= Princess Christian's Farm =

Princess Christian's Farm is an educational facility geared towards people with learning disabilities. The farm is run by a partnership with Kent County Council Social Services for the benefit of adults with learning difficulties and disabilities. The overall aim of the partnership is for the individuals to learn new skills and develop opportunities to move into employment.

== Origins and history ==
Situated on the outskirts of Hildenborough (near Tonbridge, Kent), Princess Christian's Farm was first purchased in 1910 by Princess Christian, the third daughter of Queen Victoria, as a home for people with learning difficulties.

It was intended that the farm would be self-supporting - growing vegetables, keeping cattle and poultry. In the early days a milk round was started which was done initially on foot and then later by pony and milk float. This practice continued until around 1935.

In 1948, with the advent of the National Health Service, the Farm became a subsidiary of Leybourne Grange and admissions were made through a Regional Board. The Farm still served as a place where those with learning difficulties could work and contribute to the community. This continued until 1984, when the Health Authority made the decision that it was inappropriate for it to be running a farm. Following negotiations with Kent County Council Social Services, 25 acre of land and the farm buildings were taken over by KCC in 1987, with the remaining 96 acre let out to local farmers through grazing agreements. These agreements usually ran for a period of less than one year, and due to a lack of maintenance after 1984 the fields were soon in a poor state, with minimal fencing and weeds dominating the pastures. In 1990 the final farmer with a grazing agreement left and the land became redundant until, in 1991, Princess Christian's Farm took back the land with a grazing agreement agreed between Kent County Council and the Health Authority.

This additional land proved to be a great asset to the Farm, enabling them to keep up to 200 sheep, make hay and build a nature trail which is accessible to people with learning disabilities.

In October 2009, Hadlow College – the local land-based college – took over the running of Princess Christian's Farm. Run in partnership with Kent County Council Social Services for the benefit of adults with learning difficulties and disabilities, the overall aim of the partnership is for the individuals to learn new skills and develop opportunities to move into employment.

==About the farm==
As a traditional working farm, Princess Christian's Farm comprises approximately 115 acre of pasture and woodland. It produces its own pork, lamb and beef as well as oven ready chickens and over 1,000 eggs a day. Each Christmas quality turkeys are reared for local customers. Much of the produce is sold through its own farm shop and local butchers.

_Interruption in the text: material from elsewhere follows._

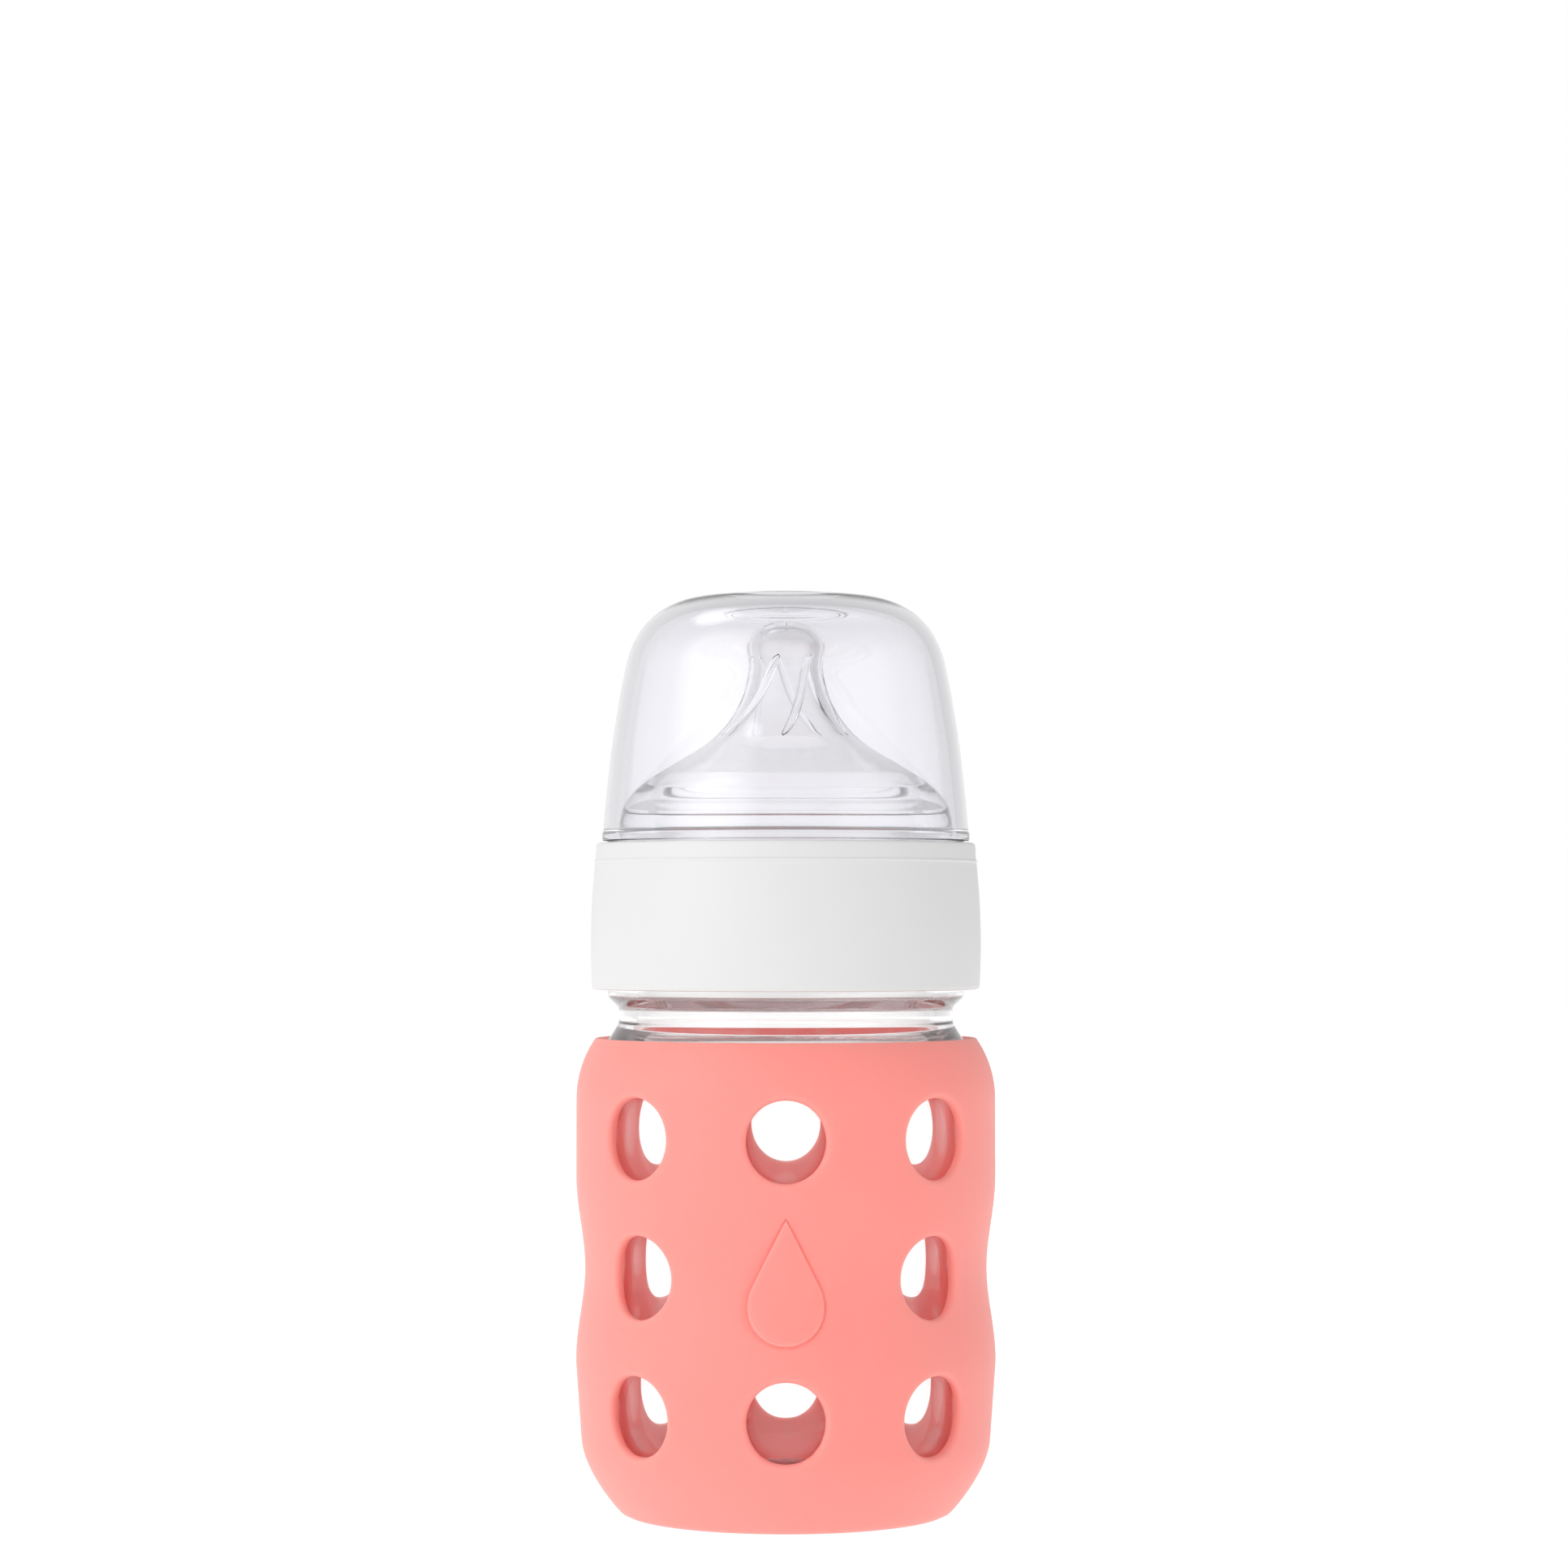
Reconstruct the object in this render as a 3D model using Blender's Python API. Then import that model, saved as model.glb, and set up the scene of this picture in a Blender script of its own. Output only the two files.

Within the glasshouses and polytunnels the horticulture department grows a range of plants, herbs and vegetables for sale in the Farm Shop alongside planters and hanging baskets. The farm kitchen provides hot lunches for the students and produces cakes and pastries for local farmers’ markets.

==About the curriculum==
There are currently places for up to 25 individuals a day at Princess Christian's Farm. Underpinning the curriculum are the following values:

- Respect for self and others
- Self-determination so that people take responsibility for what happens in their lives
- Inclusiveness
- Development of relationships with people at work

These values are designed to demonstrate a commitment by Hadlow College and its staff to ensure that the education fulfils the needs of the students, as well as to acknowledge to the student their need to be challenged and supported.

A student's first month at Princess Christian's Farm includes an initial assessment, which includes a one-to-one interview, tasters and staff observations as well as talking with the key agencies involved.

In working with Hadlow College there is an aim for the students at Princess Christian's Farm to benefit from a much wider access to different activities and qualifications in animal management, horticulture, conservation and agriculture. Another aim is for them to be able to find different work placements.

It is the college's aim that all students progress to their maximum possible level of independence so that they can become active in their communities and in employment.